Tuesday, November 08, 2011


Again this board was in for some
minor work. But it has to be added.

It is in original condition.
A few repaired dings here and there.

9'8 3/4" x 21 1/2" x 3 1/4"
Wide point 9 1/2" behind centre
Nose 15 1/2"
Tail 15 1/2"
Pod 5"


Nathan Oldfield said...

Phew! That is one gorgeous old girl!

PLATTY said...

It sure is Nathan. Stole a template off it.
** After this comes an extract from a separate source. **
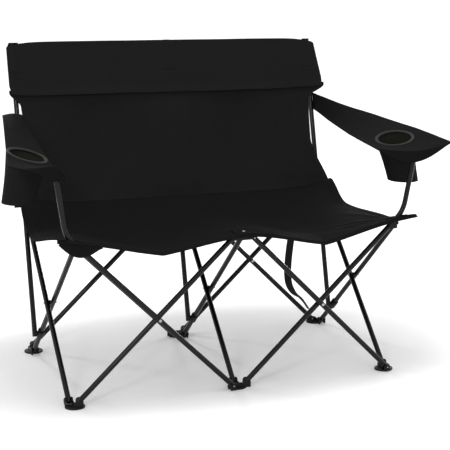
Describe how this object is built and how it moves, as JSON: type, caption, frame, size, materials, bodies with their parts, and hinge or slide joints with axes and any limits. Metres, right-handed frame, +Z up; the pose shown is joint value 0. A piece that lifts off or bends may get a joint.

I'm tempted to draw it out on that 10'4" blank.

Geoff Cater said...

A highly significant board.
Following the 1964 World Contest at Manly, Cabell's current board was reproduced by McDonagh Surfboards.
Bob McTavish (in 1973)considered it the precedent in the development of the "thin-rail," typified by Nat's "Sam," (1966).
As opposed to Phil Edwards' "functional" style, "Cabell really impressed some with his opposite approach.
His thing was to stuff himself into (the) curl at every opportunity, foresaking (sic) almost anything to do it, then dress up the situation with a noseride if possible.
This meant the wave became everything, every nuance and change in the rate of peel had to be answered.
He rode high, swooping out of the top to accelerate, trimming it through, then stepping up to hold it back in there as long as he could.
This approach captured the imagination of those that had the nice waves to work on, so up at Noosa it got going, with (Bob) Cooper, Russell Hughes, Algie Grud, myself, Kevin Platt, making the boards to suit at Hayden's (Surfboards, Alexander Headlands)
Shorter, 9'- 9' 6" fuller throughout, thin rails, finer.
Cabell's model made at McDonagh's (Surfboards, Brookvale)was the forerunner.
The Hayden boards soon took on in Sydney, Brian Morris and Bondi guys took to them."
- Bob McTavish:Pods for Primates Part 1, Tracks, March 1973 (edited).
The sequence of Cabell at Angourie in 1964 in Midget's book is illustrative.